You can navigate into these directories to explore the respective benchmarks. Some benchmarks are identical between the two sets but are maintained separately for clarity about their origin. Only the total-order benchmarks can be used with SibylSat.
The code of SibylSat is published under the GNU GPLv3. Consult the LICENSE file for details.
The planner uses pandaPIparser and pandaPIgrounder [2] which are 3-Clause BSD licensed.
Note that depending on the SAT solver compiled into the planner, usage and redistribution rights may be subject to their licensing. Specifically: CaDiCaL, Cryptominisat, Lingeling and Riss are Free Software while Glucose technically is not.

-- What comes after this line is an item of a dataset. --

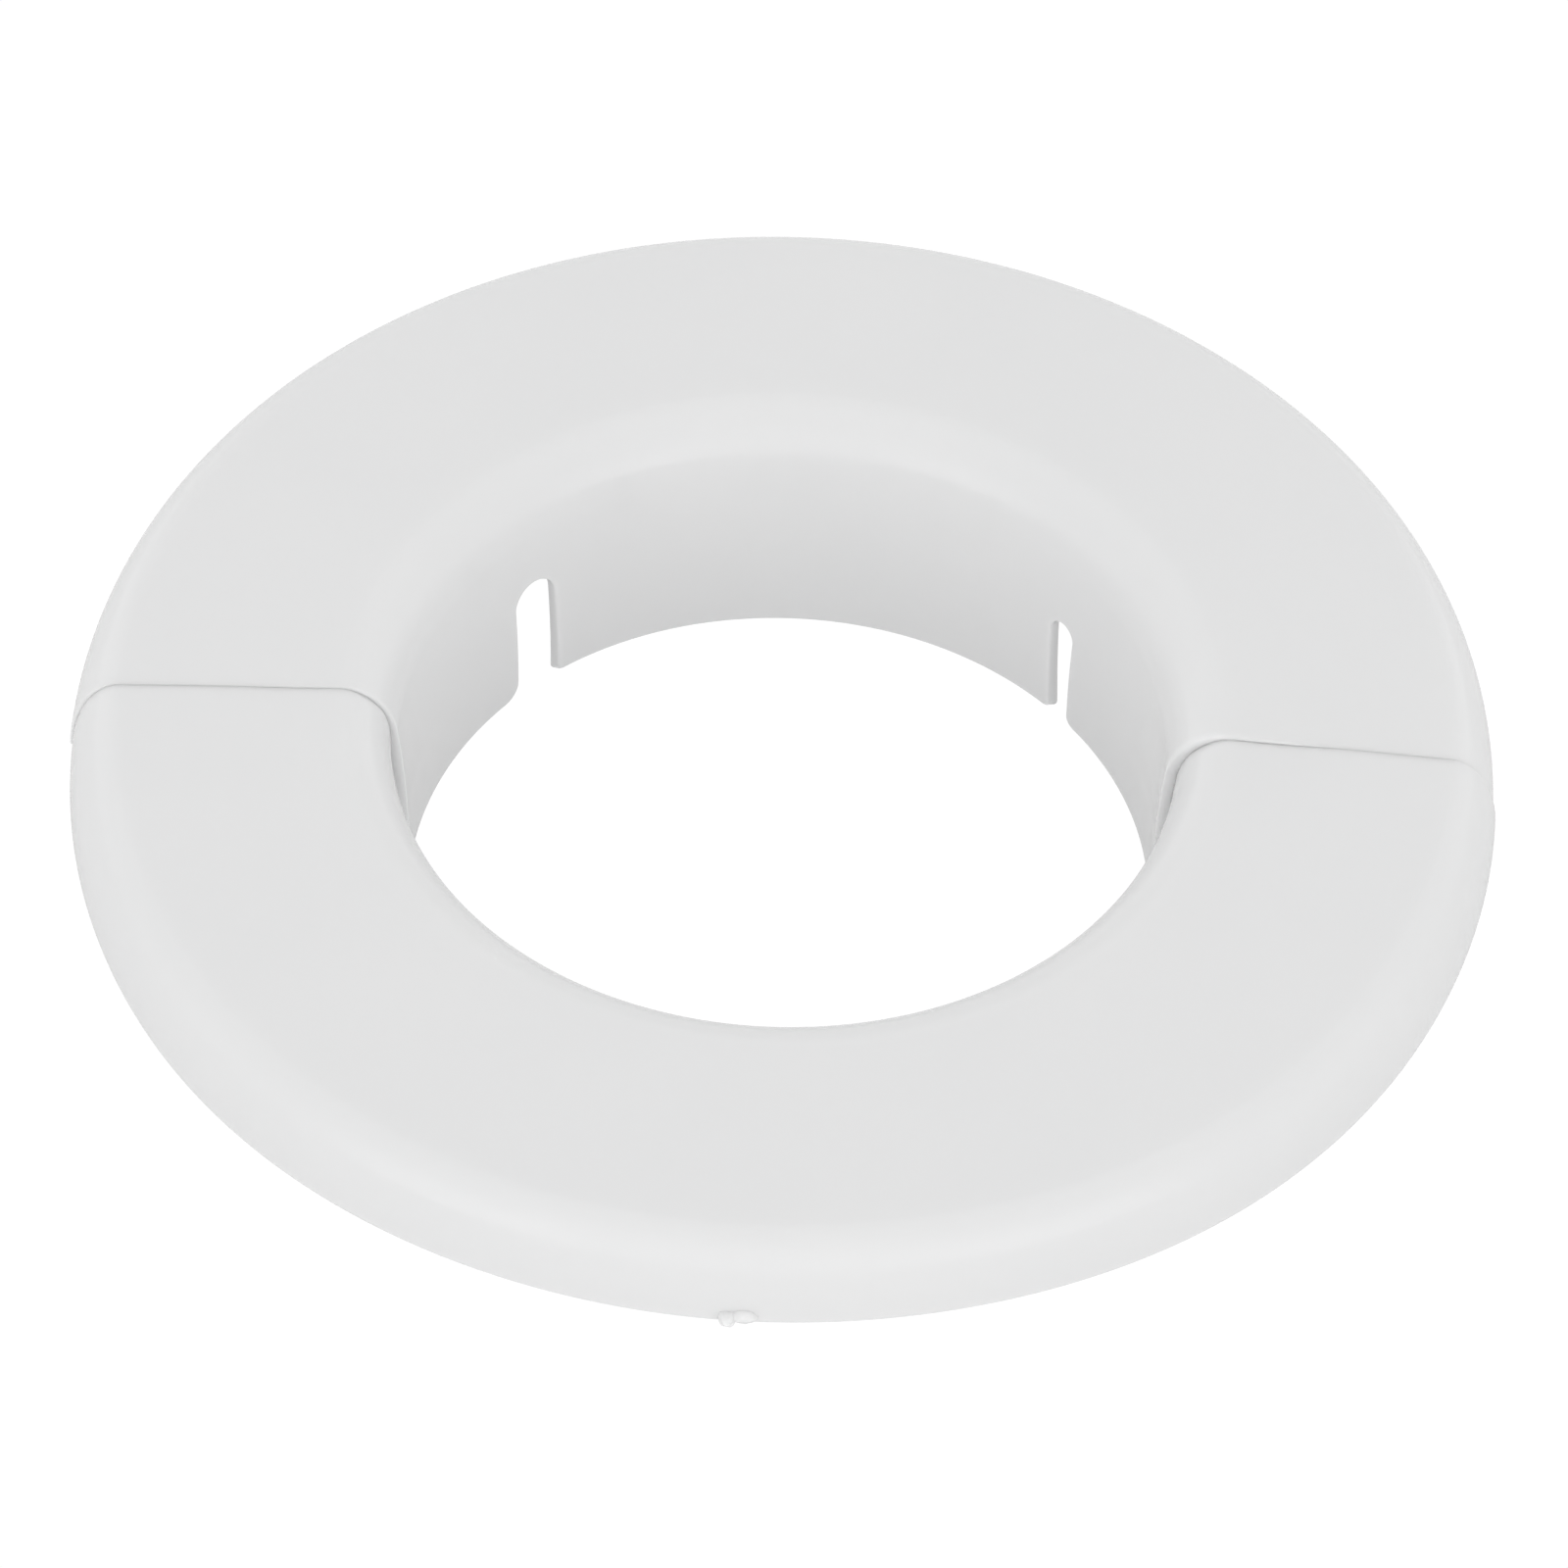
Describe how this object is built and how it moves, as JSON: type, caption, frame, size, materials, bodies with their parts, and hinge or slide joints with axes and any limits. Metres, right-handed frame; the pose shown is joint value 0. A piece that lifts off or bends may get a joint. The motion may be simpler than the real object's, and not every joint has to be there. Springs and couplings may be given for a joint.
{
  "type": "split pipe cover flange",
  "caption": "Round white cover flange split into snap-together half rings, with a rounded rim, a radiused lip and a slotted sleeve, for a pipe at a wall or floor.",
  "frame": {"origin": "on the ring's axis, level with the outer edge of the sleeve's finger ends, which is the lowest point of the part", "axes": "+Z along the ring's axis, out of the visible face, away from the wall; X along the seam between the halves; the back half is at +Y and the front half at -Y"},
  "size_m": [0.1201, 0.1224, 0.0223],
  "materials": {
    "gloss_white_plastic": "gloss moulded white plastic"
  },
  "bodies": {
    "back": {"back_half": "gloss_white_plastic"},
    "front": {"front_half": "gloss_white_plastic"}
  },
  "joints": [
    {"name": "pull_apart", "type": "slide", "parent": "back", "child": "front", "axis": [0, -1, 0], "range_m": [0, 0.03]}
  ]
}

SibylSat is based on a fork of the Lilotane planner developed by Dominik Schreiber dominik.schreiber@kit.edu [1]. SibylSat itself is developed by Gaspard Quenard gaspard.quenard@univ-grenoble-alpes.fr
If you use SibylSat in academic work, please cite [0]. If you use SibylSat to find optimal solution (using parameter -optimal), please cite [6].

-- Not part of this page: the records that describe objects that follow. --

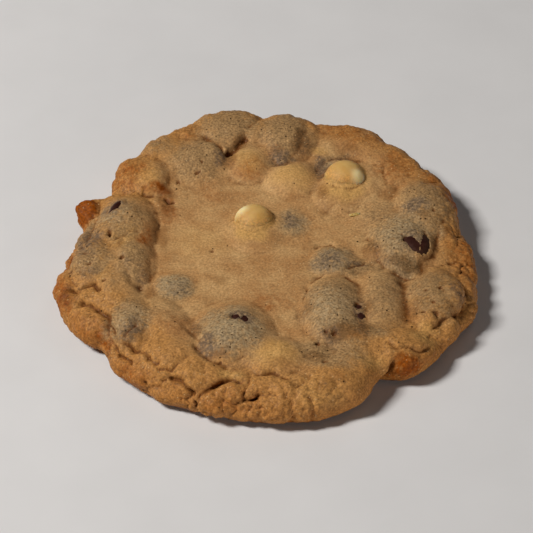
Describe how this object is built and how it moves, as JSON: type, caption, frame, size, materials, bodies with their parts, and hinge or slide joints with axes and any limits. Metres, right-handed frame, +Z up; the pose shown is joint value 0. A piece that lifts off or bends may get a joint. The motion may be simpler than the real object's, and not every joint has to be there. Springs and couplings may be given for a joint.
{
  "type": "chocolate chip cookie",
  "caption": "Soft round cookie with a cragged rim and swollen top, with white and dark chocolate chips showing through the dough.",
  "frame": {"origin": "middle of the footprint, on the flat underside", "axes": "+Z up, out of the top; +X towards the two-lobed shoulder, to the right as seen from the near side; +Y away from the near side, towards the far rim"},
  "size_m": [0.0961, 0.0994, 0.0123],
  "materials": {
    "baked_dough": "soft baked dough, matt, with a fine sugary grain and a browned rim",
    "white_chocolate": "warm cream chocolate, satin",
    "dark_chocolate": "dark brown chocolate with a dull bloom"
  },
  "bodies": {
    "root": {"dough": "baked_dough", "white_chip_right": "white_chocolate", "white_chip_middle": "white_chocolate", "dark_chip_right": "dark_chocolate", "dark_chip_near_right": "dark_chocolate", "dark_chip_near": "dark_chocolate", "dark_chip_left": "dark_chocolate"}
  },
  "joints": []
}
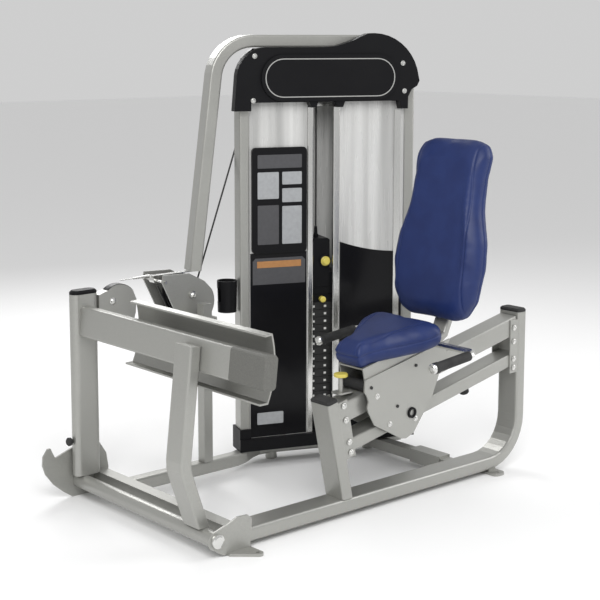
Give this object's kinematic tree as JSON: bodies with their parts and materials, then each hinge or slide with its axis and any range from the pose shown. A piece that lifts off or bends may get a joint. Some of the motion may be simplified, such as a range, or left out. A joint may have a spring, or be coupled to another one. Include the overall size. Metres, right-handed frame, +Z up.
{
  "type": "seated leg press machine",
  "caption": "Seated leg press: a swinging foot plate lifts a cable-driven weight stack in a tower, facing a padded seat carriage on inclined rails.",
  "frame": {"origin": "centre of the machine's footprint, on the floor", "axes": "+X from the foot plate's pivot towards the seat, +Y across towards the weight tower, +Z up"},
  "size_m": [1.72, 1.1444, 1.728],
  "materials": {
    "silver_powder_coat": "satin metallic powder coat",
    "black_rubber": "matt",
    "bright_steel": "polished",
    "black_plastic": "satin",
    "grey_plastic": "matt",
    "black_cast_iron": "satin black paint",
    "smoked_panel": "gloss",
    "yellow_plastic": "gloss",
    "black_cable": "satin",
    "blue_upholstery": "fine grained vinyl"
  },
  "bodies": {
    "frame": {"side_rail": "silver_powder_coat", "front_leg": "silver_powder_coat", "upper_seat_rail": "silver_powder_coat", "lower_seat_rail": "silver_powder_coat", "side_rail_foot": "silver_powder_coat", "front_cross_member": "silver_powder_coat", "tower_base_tube": "silver_powder_coat", "near_fan_plate": "silver_powder_coat", "far_fan_plate": "silver_powder_coat", "lower_post": "silver_powder_coat", "arch_tube": "silver_powder_coat", "left_pillar": "silver_powder_coat", "rear_post_cap": "black_rubber", "front_leg_cap": "black_rubber", "rail_stop_knob": "black_rubber", "pivot_shaft": "bright_steel", "window_strip_left": "bright_steel", "window_strip_right": "bright_steel", "guide_rods": "bright_steel", "base_tray": "black_plastic", "header_front_cover": "black_plastic", "header_rear_cover": "black_plastic", "instruction_board": "black_plastic", "bottle_holder": "black_plastic", "resting_weight_plates": "black_cast_iron", "left_shield": "smoked_panel", "right_shield": "smoked_panel", "rear_shield": "smoked_panel", "stack_cable": "black_cable", "main_cable": "black_cable"},
    "press_arm": {"arm_pivot_tube": "silver_powder_coat", "arm_post": "silver_powder_coat", "arm_post_cap": "black_plastic", "bent_arm": "silver_powder_coat", "arm_beam": "silver_powder_coat", "beam_end_sleeve": "grey_plastic", "foot_plate": "silver_powder_coat", "arm_cam": "silver_powder_coat", "arm_bumper": "black_rubber"},
    "pull_link": {"pull_link": "bright_steel"},
    "redirect_pulley": {"redirect_pulley": "black_plastic"},
    "corner_roller": {"corner_roller": "bright_steel"},
    "header_pulley_left": {"header_pulley_left": "bright_steel"},
    "header_pulley_right": {"header_pulley_right": "bright_steel"},
    "lifted_stack": {"stack_head": "black_plastic"},
    "selector_pin": {"selector_pin": "yellow_plastic"},
    "add_weight_knob": {"add_weight_knob": "yellow_plastic"},
    "seat_carriage": {"near_carriage_plate": "silver_powder_coat", "far_carriage_plate": "silver_powder_coat", "seat_deck": "silver_powder_coat", "back_upright": "silver_powder_coat", "handle_bar": "bright_steel", "near_grip": "black_rubber", "far_grip": "black_rubber", "seat_pad": "blue_upholstery", "back_pad": "blue_upholstery"},
    "front_top_roller": {"front_top_roller": "black_rubber"},
    "rear_top_roller": {"rear_top_roller": "black_rubber"},
    "under_roller": {"under_roller": "black_rubber"},
    "release_lever": {"release_lever": "silver_powder_coat"}
  },
  "joints": [
    {"name": "arm_swing", "type": "hinge", "parent": "frame", "child": "press_arm", "pos_m": [-0.706, 0.1178, 0.061], "axis": [0, -1, 0], "range_deg": [0, 20]},
    {"name": "link_draw", "type": "slide", "parent": "frame", "child": "pull_link", "axis": [-0.998, 0, 0.0639], "range_m": [0, 0.235]},
    {"name": "redirect_spin", "type": "hinge", "parent": "frame", "child": "redirect_pulley", "pos_m": [-0.25, 0.5078, 0.728], "axis": [0, 1, 0], "range_deg": [0, 170]},
    {"name": "corner_roller_spin", "type": "hinge", "parent": "frame", "child": "corner_roller", "pos_m": [-0.374, 0.5078, 0.79], "axis": [0, -1, 0], "range_deg": [0, 1080]},
    {"name": "header_left_spin", "type": "hinge", "parent": "frame", "child": "header_pulley_left", "pos_m": [0.11412, 0.40965, 1.56], "axis": [-0.3502, -0.9367, 0], "range_deg": [0, 275]},
    {"name": "header_right_spin", "type": "hinge", "parent": "frame", "child": "header_pulley_right", "pos_m": [0.2594, 0.35533, 1.56], "axis": [-0.3502, -0.9367, 0], "range_deg": [0, 275]},
    {"name": "stack_lift", "type": "slide", "parent": "frame", "child": "lifted_stack", "axis": [0, 0, 1], "range_m": [0, 0.235], "deforming": ["stack_cable"]},
    {"name": "selector_pin_pull", "type": "slide", "parent": "lifted_stack", "child": "selector_pin", "axis": [-0.3502, -0.9367, 0], "range_m": [0, 0.1]},
    {"name": "add_weight_turn", "type": "hinge", "parent": "lifted_stack", "child": "add_weight_knob", "pos_m": [0.3028, 0.28038, 0.822], "axis": [-0.3502, -0.9367, 0], "range_deg": [0, 90]},
    {"name": "carriage_slide", "type": "slide", "parent": "frame", "child": "seat_carriage", "axis": [0.9789, 0, 0.2045], "range_m": [0, 0.28]},
    {"name": "front_top_roller_spin", "type": "hinge", "parent": "seat_carriage", "child": "front_top_roller", "pos_m": [-0.0156, -0.2522, 0.4684], "axis": [0, 1, 0], "range_deg": [0, 805]},
    {"name": "rear_top_roller_spin", "type": "hinge", "parent": "seat_carriage", "child": "rear_top_roller", "pos_m": [0.21149, -0.2522, 0.51584], "axis": [0, 1, 0], "range_deg": [0, 805]},
    {"name": "under_roller_spin", "type": "hinge", "parent": "seat_carriage", "child": "under_roller", "pos_m": [0.11771, -0.2522, 0.37795], "axis": [0, -1, 0], "range_deg": [0, 805]},
    {"name": "release_lever_lift", "type": "hinge", "parent": "seat_carriage", "child": "release_lever", "pos_m": [-0.05, -0.2522, 0.452], "axis": [0, 1, 0], "range_deg": [0, 12], "stiffness_Nm_per_rad": 2, "springref_deg": -2.86}
  ],
  "couplings": [
    {"joint": "link_draw", "follows": "arm_swing", "m_per_rad": 0.6695},
    {"joint": "stack_lift", "follows": "arm_swing", "m_per_rad": 0.6695},
    {"joint": "redirect_spin", "follows": "arm_swing", "ratio": 8.45},
    {"joint": "corner_roller_spin", "follows": "arm_swing", "ratio": 53.5},
    {"joint": "header_left_spin", "follows": "arm_swing", "ratio": 13.65},
    {"joint": "header_right_spin", "follows": "arm_swing", "ratio": 13.65},
    {"joint": "front_top_roller_spin", "follows": "carriage_slide", "rad_per_m": 50},
    {"joint": "rear_top_roller_spin", "follows": "carriage_slide", "rad_per_m": 50},
    {"joint": "under_roller_spin", "follows": "carriage_slide", "rad_per_m": 50}
  ]
}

[0] Quenard, G., Pellier, D., & Fiorino, H. (2024). SibylSat: Using SAT as an Oracle to Perform a Greedy Search on TOHTN Planning. In27th European Conference on Artificial Intelligence, volume 392, 4157–4164.
[1] Schreiber, D. (2021). Lilotane: A Lifted SAT-based Approach to Hierarchical Planning. In Journal of Artificial Intelligence Research (JAIR) 2021 (70), pp. 1117-1181.
[2] Behnke, G., Höller, D., Schmid, A., Bercher, P., & Biundo, S. (2020). On Succinct Groundings of HTN Planning Problems. In AAAI (pp. 9775-9784).
[3] Höller, D., Behnke, G., Bercher, P., Biundo, S., Fiorino, H., Pellier, D., & Alford, R. (2020). HDDL: An Extension to PDDL for Expressing Hierarchical Planning Problems. In AAAI (pp. 9883-9891).
[4] Behnke, G. et al. (2020). HDDL - Addendum. Universität Freiburg.
[5] Behnke, G. et al. (2020). Plan verification. Universität Freiburg.
[6] Quenard, G., Pellier, D., & Fiorino, H. (2025). SibylSatOpt: a MaxSAT-based Greedy Optimal Search for TOHTN Planning. In Proceedings of the International Conference on Automated Planning and Scheduling. Vol. 35. No. 1. 2025.